Societal/Political and Economic Impact:
According to consumer psychology, people tend to remember or prefer those ideas which have left a powerful influence on their mind. The firms which are able to leave a greater impact tend to get major boost ups from the government or policymakers.
Promoter Credentials, Track Record, Investors and Management Team
The fundraising strategies and the background of the investors need to be known well as it may have an impact on the preferability of the agenda in the longer run. A variety of experience and expertise might be brought by investors when they are global. A careful evaluation should be done on the track record and credentials of the promoter and the management team. This is one of the most important parameters that should be considered while making a decision on whether to join a particular firm or not.

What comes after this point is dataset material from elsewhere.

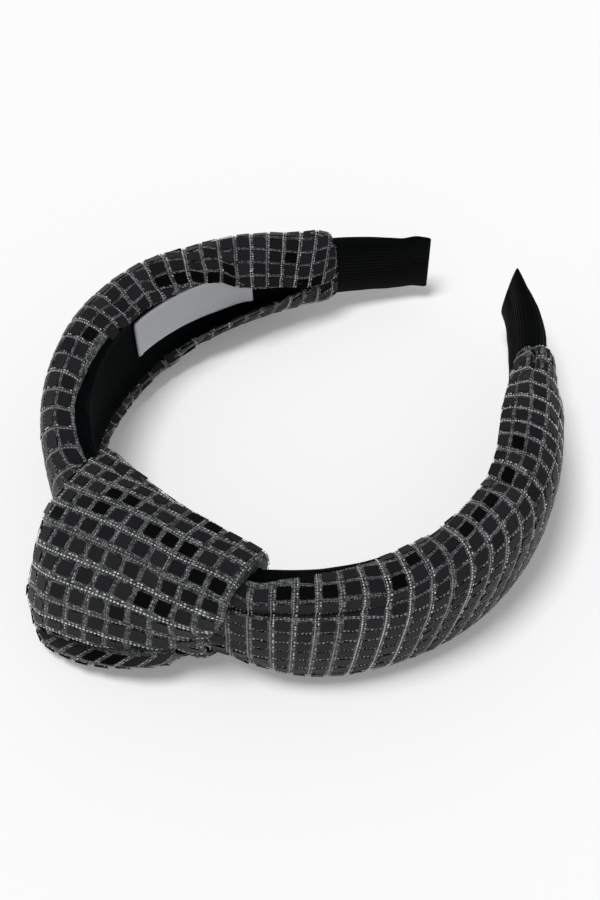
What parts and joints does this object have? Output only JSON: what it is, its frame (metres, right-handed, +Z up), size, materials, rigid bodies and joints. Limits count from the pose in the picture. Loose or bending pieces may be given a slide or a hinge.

Market Growth Rate of the Product/Service and its Potential too grow:
One always makes it a point to get into an organization which has some minimal reputation or social standing in the market or has the probability to establish itself soon. Scalability of the product or service is critical to take a decision on whether the firm can sustain the short term and long term headwinds in the industry or market. One needs to evaluate whether the offering is a copycat or new innovation which is first of its kind in the market, as it means a lot if the organisation is a leader or follower in the industry.
Working for any Startup can be both beneficial and risky as the future of any start-up always remains ambiguous. The better the investors and management the longer will be the survival of the company in the market. Moreover the start can teach some life-changing qualities which can be handy in the near future.
Therefore the careful selection of start-up and proper research should be done regarding the company as there always remains uncertainty to its survival.